▸ Material to process
§ §
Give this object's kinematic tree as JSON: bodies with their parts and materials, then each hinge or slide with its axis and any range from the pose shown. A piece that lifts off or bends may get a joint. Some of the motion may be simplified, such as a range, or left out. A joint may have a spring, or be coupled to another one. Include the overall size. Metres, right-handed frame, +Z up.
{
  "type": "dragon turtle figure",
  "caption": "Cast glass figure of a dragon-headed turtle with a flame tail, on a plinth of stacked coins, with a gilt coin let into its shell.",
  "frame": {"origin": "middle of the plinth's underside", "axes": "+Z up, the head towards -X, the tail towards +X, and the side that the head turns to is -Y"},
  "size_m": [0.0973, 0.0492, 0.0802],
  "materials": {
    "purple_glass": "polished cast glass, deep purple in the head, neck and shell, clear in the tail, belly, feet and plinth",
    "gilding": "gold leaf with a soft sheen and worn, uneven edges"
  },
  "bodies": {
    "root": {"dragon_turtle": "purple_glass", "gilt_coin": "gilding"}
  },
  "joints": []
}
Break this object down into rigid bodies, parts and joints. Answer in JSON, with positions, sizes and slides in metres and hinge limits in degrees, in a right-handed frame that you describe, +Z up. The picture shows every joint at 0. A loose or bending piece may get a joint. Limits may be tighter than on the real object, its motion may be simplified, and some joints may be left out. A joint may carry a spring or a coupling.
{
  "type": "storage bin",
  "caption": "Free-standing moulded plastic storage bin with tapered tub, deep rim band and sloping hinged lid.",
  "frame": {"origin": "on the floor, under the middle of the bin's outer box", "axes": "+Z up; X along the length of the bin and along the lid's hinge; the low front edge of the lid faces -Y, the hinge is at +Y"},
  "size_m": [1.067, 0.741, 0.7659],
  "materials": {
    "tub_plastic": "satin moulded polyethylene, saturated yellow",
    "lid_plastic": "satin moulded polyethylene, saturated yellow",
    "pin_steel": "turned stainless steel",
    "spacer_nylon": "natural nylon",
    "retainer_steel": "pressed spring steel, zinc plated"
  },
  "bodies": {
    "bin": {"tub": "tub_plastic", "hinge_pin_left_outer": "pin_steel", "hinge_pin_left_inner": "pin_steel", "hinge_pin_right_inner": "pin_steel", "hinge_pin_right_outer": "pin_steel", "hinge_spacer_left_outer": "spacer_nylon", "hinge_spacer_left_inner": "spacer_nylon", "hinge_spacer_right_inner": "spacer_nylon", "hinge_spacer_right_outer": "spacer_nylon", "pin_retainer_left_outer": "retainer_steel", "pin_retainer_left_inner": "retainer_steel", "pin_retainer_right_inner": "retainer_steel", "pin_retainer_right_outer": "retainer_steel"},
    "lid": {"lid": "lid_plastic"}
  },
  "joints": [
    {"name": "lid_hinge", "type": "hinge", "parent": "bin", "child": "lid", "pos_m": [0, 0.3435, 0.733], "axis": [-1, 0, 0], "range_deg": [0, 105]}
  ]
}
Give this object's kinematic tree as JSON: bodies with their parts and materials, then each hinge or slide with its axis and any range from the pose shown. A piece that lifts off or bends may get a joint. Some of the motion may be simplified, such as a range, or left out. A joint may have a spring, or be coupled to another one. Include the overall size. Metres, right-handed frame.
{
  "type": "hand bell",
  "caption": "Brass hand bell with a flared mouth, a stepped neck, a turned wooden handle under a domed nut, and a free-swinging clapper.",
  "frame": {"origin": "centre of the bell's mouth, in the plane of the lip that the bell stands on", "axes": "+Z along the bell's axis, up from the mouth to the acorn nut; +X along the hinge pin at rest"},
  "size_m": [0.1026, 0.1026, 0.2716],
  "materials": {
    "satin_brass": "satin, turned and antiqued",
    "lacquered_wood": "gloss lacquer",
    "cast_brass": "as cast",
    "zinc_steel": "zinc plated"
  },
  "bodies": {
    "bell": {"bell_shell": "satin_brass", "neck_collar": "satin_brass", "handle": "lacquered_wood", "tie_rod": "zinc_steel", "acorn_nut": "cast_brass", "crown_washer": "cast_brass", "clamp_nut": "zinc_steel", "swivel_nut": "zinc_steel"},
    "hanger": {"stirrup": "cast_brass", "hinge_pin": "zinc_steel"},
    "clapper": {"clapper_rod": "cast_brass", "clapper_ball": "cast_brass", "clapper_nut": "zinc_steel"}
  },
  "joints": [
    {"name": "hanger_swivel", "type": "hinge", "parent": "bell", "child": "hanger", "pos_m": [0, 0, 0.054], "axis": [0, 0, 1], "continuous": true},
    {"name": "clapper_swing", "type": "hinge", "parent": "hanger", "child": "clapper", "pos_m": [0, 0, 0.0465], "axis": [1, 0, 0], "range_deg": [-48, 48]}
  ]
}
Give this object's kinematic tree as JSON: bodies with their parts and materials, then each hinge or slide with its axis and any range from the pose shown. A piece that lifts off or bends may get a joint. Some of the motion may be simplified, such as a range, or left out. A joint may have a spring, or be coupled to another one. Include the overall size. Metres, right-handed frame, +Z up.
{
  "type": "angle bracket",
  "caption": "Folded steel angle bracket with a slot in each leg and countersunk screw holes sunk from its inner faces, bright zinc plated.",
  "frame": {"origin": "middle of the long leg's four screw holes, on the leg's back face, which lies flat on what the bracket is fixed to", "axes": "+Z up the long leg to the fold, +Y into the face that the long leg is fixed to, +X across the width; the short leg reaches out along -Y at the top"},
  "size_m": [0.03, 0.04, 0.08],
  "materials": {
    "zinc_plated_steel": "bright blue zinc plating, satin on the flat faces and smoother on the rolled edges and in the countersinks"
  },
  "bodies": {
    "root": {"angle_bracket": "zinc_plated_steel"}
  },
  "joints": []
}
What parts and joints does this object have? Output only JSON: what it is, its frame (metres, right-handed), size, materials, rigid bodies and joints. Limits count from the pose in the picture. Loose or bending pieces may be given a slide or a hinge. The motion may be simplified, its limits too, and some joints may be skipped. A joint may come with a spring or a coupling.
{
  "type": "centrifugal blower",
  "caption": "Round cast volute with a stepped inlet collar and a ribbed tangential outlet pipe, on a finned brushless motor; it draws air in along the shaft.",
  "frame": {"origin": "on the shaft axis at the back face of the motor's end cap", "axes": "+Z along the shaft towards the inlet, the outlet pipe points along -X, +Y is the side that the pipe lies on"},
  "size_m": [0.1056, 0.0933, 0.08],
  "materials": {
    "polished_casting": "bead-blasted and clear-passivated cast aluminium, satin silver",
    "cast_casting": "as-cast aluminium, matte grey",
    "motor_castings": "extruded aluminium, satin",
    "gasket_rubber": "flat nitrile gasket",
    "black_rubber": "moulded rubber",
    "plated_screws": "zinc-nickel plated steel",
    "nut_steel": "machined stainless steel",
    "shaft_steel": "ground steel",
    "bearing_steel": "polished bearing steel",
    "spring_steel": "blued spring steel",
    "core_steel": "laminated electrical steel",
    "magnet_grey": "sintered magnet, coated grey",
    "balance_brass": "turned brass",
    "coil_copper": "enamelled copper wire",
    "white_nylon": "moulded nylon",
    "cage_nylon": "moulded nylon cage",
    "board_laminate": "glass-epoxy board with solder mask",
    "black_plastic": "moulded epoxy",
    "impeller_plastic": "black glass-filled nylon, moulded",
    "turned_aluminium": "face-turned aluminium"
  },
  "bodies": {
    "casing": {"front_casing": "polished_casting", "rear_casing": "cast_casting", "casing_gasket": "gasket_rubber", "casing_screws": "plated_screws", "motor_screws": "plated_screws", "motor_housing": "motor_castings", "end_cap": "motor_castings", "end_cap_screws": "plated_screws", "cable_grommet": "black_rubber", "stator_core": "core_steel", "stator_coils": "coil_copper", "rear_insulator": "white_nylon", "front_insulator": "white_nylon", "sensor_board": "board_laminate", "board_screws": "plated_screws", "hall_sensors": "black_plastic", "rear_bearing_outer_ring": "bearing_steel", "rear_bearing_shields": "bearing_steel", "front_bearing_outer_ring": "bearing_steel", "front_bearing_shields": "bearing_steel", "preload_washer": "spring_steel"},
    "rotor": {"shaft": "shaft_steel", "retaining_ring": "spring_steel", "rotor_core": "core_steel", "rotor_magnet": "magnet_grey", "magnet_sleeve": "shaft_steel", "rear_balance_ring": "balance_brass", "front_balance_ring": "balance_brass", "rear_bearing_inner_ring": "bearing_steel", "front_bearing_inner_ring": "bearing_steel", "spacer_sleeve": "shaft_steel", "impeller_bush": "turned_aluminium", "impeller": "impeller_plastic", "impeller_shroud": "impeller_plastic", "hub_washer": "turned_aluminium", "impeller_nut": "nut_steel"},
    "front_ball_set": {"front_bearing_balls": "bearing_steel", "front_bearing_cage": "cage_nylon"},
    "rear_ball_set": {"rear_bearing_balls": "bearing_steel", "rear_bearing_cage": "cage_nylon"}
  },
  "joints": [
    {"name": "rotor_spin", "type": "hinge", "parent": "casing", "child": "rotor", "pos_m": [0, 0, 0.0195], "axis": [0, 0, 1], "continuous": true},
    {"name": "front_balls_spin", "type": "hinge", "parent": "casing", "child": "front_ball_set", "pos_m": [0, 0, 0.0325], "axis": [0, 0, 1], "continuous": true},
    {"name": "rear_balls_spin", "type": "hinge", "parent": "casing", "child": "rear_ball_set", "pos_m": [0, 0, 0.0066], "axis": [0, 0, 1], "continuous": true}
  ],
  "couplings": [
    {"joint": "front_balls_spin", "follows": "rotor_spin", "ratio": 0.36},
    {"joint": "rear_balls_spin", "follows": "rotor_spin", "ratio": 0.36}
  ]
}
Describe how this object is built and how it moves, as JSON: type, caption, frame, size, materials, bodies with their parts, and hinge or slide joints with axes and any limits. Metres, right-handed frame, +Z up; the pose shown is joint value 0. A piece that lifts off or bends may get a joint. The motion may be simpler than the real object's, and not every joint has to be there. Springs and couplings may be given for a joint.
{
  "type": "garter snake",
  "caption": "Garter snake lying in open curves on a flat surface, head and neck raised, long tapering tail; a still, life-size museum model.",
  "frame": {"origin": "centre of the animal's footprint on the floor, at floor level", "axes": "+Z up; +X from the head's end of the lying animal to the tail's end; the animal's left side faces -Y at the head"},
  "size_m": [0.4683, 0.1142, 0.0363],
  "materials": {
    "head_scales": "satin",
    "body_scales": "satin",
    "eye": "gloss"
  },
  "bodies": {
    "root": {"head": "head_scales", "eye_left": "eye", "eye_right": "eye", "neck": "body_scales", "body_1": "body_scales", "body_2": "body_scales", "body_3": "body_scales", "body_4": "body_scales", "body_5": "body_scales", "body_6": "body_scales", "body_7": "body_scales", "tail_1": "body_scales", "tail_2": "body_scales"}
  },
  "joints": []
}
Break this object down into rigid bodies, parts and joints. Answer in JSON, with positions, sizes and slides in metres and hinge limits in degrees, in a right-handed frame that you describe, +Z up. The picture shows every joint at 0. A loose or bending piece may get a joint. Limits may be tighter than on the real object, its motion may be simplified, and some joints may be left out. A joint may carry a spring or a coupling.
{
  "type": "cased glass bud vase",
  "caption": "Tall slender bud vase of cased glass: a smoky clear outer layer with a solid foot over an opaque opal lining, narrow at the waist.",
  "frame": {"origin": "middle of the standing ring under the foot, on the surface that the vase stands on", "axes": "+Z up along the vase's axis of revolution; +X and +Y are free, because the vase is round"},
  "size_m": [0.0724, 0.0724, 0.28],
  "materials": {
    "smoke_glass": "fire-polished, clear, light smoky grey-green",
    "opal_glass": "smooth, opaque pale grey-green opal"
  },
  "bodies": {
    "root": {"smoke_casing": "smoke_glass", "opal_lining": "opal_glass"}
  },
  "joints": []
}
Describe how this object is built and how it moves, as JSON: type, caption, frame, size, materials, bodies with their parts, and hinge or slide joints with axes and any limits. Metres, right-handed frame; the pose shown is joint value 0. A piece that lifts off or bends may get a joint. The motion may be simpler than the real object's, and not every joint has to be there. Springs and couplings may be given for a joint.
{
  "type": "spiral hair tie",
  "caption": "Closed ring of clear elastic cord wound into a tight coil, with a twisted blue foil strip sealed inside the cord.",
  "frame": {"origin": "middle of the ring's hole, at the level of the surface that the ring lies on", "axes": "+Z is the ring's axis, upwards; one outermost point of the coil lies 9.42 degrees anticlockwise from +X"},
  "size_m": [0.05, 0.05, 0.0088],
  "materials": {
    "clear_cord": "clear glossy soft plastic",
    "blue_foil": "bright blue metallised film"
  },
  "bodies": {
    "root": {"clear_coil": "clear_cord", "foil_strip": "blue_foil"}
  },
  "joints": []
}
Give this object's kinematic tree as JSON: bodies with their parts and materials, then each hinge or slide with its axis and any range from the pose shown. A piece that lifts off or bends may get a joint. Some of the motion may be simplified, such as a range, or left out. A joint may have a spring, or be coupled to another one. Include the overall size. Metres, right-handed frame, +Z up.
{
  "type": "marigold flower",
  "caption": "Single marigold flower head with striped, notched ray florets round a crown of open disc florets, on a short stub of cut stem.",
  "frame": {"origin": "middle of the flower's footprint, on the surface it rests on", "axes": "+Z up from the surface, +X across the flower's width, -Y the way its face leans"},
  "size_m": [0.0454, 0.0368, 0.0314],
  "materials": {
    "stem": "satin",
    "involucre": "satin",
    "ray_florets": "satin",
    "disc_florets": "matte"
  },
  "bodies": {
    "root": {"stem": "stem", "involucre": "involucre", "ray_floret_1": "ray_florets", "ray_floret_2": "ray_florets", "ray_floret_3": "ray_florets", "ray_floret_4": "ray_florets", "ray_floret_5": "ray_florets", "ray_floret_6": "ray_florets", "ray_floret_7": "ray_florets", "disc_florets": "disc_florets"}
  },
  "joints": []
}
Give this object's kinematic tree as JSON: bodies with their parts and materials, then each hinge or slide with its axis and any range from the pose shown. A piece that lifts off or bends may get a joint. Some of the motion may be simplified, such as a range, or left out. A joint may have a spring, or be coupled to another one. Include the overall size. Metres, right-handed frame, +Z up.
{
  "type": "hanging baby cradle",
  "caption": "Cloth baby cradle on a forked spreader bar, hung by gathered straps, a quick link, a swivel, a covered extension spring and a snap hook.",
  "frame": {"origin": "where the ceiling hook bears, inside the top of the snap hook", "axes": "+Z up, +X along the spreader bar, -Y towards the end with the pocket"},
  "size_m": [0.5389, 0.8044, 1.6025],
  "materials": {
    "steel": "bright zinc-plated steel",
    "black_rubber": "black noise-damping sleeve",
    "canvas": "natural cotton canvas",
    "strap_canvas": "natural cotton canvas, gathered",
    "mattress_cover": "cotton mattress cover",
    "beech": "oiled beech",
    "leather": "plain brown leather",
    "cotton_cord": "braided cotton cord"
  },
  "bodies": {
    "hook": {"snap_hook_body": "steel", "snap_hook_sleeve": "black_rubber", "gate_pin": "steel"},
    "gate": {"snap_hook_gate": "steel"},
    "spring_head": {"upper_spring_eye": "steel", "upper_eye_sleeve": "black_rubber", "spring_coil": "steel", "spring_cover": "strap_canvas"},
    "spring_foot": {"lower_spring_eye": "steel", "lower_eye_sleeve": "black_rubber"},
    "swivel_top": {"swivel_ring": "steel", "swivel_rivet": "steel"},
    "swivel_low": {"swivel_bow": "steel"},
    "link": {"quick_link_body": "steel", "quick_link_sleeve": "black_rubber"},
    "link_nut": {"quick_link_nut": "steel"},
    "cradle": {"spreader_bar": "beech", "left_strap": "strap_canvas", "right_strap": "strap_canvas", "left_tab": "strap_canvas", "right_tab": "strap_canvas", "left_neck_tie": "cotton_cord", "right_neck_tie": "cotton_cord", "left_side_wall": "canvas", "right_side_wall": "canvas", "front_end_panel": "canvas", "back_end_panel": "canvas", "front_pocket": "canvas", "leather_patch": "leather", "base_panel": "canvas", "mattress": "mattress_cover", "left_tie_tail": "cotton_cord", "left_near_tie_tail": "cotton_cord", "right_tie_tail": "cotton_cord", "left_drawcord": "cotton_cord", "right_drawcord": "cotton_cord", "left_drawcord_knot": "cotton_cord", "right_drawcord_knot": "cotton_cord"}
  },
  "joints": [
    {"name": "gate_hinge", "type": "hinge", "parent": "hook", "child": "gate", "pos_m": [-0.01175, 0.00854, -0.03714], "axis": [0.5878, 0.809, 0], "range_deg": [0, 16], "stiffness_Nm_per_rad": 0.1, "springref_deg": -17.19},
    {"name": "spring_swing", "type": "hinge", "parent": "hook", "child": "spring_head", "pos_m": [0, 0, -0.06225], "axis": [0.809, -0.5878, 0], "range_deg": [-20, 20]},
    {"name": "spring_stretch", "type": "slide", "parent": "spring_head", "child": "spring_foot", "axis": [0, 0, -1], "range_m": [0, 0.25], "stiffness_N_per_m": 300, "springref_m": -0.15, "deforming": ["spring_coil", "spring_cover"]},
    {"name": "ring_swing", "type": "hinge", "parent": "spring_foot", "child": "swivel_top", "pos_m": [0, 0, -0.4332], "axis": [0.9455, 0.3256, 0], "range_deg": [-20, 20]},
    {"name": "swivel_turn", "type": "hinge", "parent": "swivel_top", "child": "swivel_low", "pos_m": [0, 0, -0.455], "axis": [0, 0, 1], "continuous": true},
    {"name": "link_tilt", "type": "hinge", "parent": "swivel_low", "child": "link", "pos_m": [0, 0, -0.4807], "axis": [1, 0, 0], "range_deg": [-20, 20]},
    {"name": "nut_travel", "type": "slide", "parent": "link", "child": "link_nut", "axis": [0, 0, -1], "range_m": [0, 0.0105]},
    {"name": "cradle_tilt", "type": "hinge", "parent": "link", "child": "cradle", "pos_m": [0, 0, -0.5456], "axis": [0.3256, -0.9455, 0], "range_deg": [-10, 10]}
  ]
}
§ §
Tally the lines of the data that hold the string "moves". Answer with the number and nothing more.

▸ Exercise solution
2